Japanese Researchers Create Printable Lithium Batteries


Photos via EcoFriend

A Japanese research group has just begun developing lithium polymer batteries that can be manufactured en masse--with roll-to-roll printing technology. The new lithium battery, designed for use with "a flexible solar battery or display," will be fully printable--and therefore thinner, and subject to cheaper, more efficient production. The research group responsible for the discovery is lead by the Japan-based Advanced Materials Innovation Center (AMIC) of Mie Industry and Enterprise Support Center (MIESC).

According to TechOn,

The sheet-shaped battery is expected to be used with a flexible solar battery or display and to be attached to a curved surface. If the battery is integrated with a solar battery formed on a flexible substrate, it is possible to realize a sheet that can be used both as a power generator and a power storage, AMIC said.
And since it makes use of printing technology, it will be thinner, though larger in area, and will be laminated. The roll-to-roll production will make for cheaper production, though one worries about potential waste generated by such mass printing endeavors.

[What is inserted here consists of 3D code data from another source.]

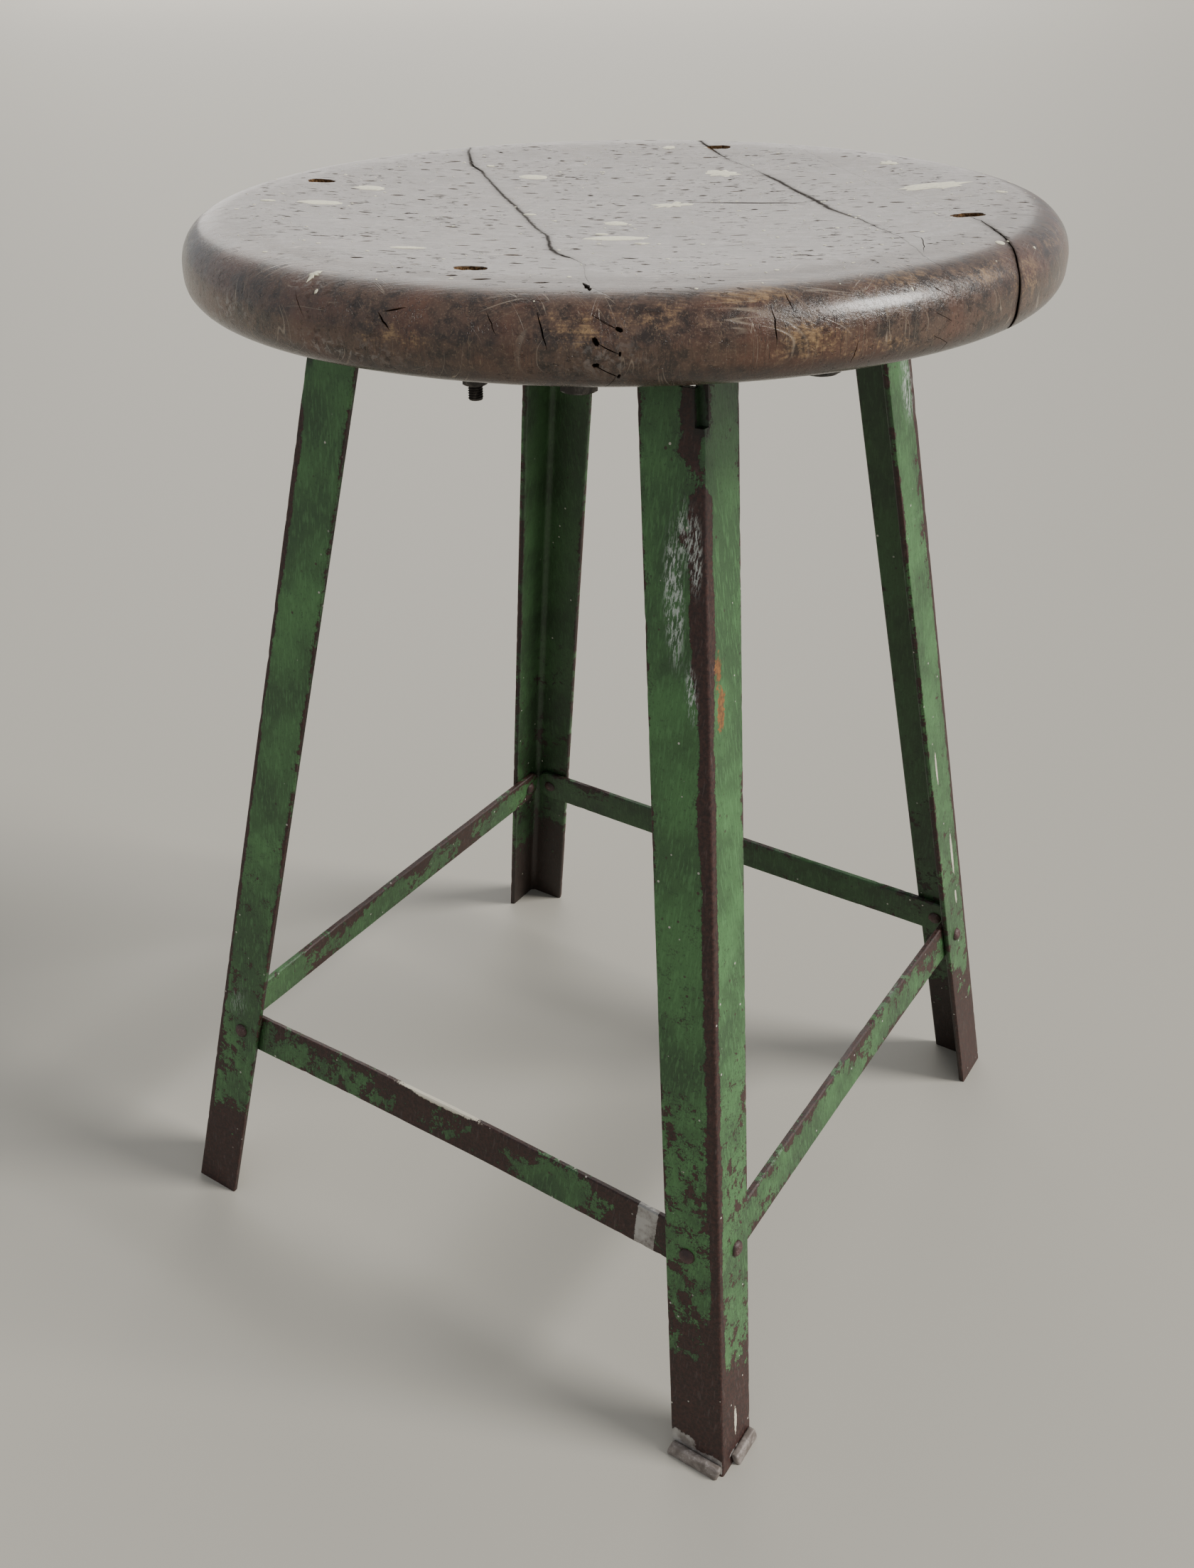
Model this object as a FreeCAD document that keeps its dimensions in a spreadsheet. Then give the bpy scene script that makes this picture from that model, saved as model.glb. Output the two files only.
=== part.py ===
import FreeCAD, Part
import math
import os
import Sketcher

# Workshop stool: a round, dished hardwood seat on four splayed angle-iron legs.
# The legs are tied by four flat-bar stretchers near the floor and hang from a flat
# steel ring that is bolted and screwed to the underside of the seat.
# Frame: millimetres, +Z up, origin on the floor under the centre of the seat.
# The legs stand on the diagonals: leg_front is at +X -Y, leg_right at +X +Y,
# leg_back at -X +Y and leg_left at -X -Y.

Vector = FreeCAD.Vector
doc = FreeCAD.newDocument("workshop_stool")

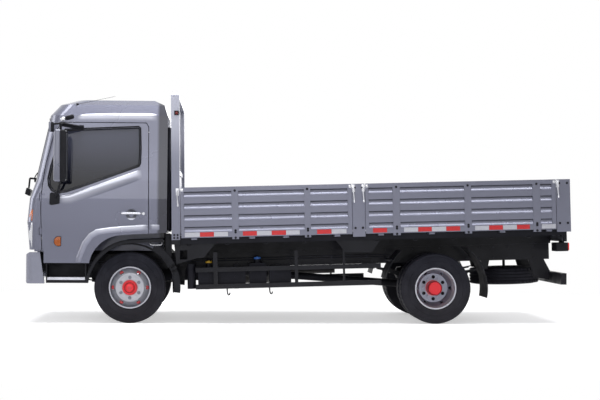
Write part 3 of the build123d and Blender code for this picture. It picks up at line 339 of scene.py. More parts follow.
def pipe(bm, points, radius, sides=8):
    """A fixed bent pipe or rod through a few guiding points, with closed ends."""
    curve = bpy.data.curves.new("run", "CURVE")
    curve.dimensions = "3D"
    curve.bevel_depth = radius
    curve.bevel_resolution = sides // 4
    curve.use_fill_caps = True
    spline = curve.splines.new("NURBS")
    spline.points.add(len(points) - 1)
    for point, place in zip(spline.points, points):
        point.co = (*place, 1)
    spline.order_u = 3
    spline.use_endpoint_u = True
    spline.resolution_u = 6
    holder = bpy.data.objects.new("run", curve)
    mesh = bpy.data.meshes.new_from_object(holder)
    bm.from_mesh(mesh)
    bpy.data.objects.remove(holder)
    bpy.data.meshes.remove(mesh)


def grown(outline, amount):
    """A closed outline of (station, height) corners moved outwards by an amount."""
    area = sum(a[0] * b[1] - b[0] * a[1] for a, b in zip(outline, outline[1:] + outline[:1]))
    turn = 1 if area > 0 else -1
    moved = []
    for before, here, after in zip(outline[-1:] + outline[:-1], outline, outline[1:] + outline[:1]):
        first = (Vector(here) - Vector(before)).normalized()
        second = (Vector(after) - Vector(here)).normalized()
        normal = Vector((first.y + second.y, -first.x - second.x)) * turn
        normal.normalize()
        reach = amount / max(0.5, normal.dot(Vector((first.y, -first.x)) * turn))
        moved.append(tuple(Vector(here) + normal * reach))
    return moved


def skin_of(*nodes):
    """The surface of some frame nodes, for pieces that lie on them."""
    places, corners = [], []
    for name in nodes:
        mesh = frame["nodes"][name].data
        mesh.calc_loop_triangles()
        start = len(places)
        places += [vert.co.copy() for vert in mesh.vertices]
        corners += [[start + index for index in triangle.vertices] for triangle in mesh.loop_triangles]
    return BVHTree.FromPolygons(places, corners)


def land(skin, start, direction, fallback):
    """Where a straight line from a point meets a surface."""
    hit = skin.ray_cast(start, direction)[0]
    return hit if hit is not None else fallback


def settle(bm, skin, direction, proud):
    """Moves vertices along a direction until they lie on a surface, and drops those that miss it."""
    far = direction * 3
    missed = []
    for vert in bm.verts:
        hit = land(skin, vert.co - far, direction, None)
        if hit is None:
            missed.append(vert)
        else:
            vert.co = hit - direction * proud
    bmesh.ops.delete(bm, geom=missed, context="VERTS")


def ribbon(bm, outer, inner, width, cuts=2):
    """Faces between two closed outlines of (station, height) corners at one width."""
    loops = []
    for outline in (outer, inner):
        ring = [bm.verts.new(at(s, width, h)) for s, h in outline]
        loops += [bm.edges.new(pair) for pair in zip(ring, ring[1:] + ring[:1])]
    bmesh.ops.bridge_loops(bm, edges=loops)
    long_edges = [edge for edge in bm.edges if edge.calc_length() > 0.08]
    bmesh.ops.subdivide_edges(bm, edges=long_edges, cuts=cuts, use_grid_fill=True)


def thicken(bm, amount):
    """Gives a sheet its thickness."""
    bmesh.ops.recalc_face_normals(bm, faces=bm.faces)
    bmesh.ops.solidify(bm, geom=list(bm.faces), thickness=amount)


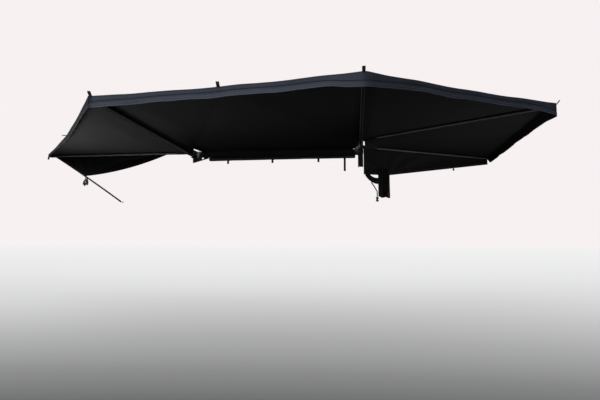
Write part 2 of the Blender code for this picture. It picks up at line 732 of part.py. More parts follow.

lithium polymer battery photos

TechOn continues:

They prototyped two types of batteries. One has an output voltage of about 4V at a room temperature while the other has an output voltage of about 2V. The thickness of the battery is about 500μm [!], but the battery capacity was not disclosed. Its negative and positive electrodes were formed on a flexible substrate by using printing technology.
The researchers say that by 2011, the studies will be complete, and the group will turn to commercial and manufacturing considerations. Indeed--as soon as 2011, we could see lithium batteries rolling out of printing presses.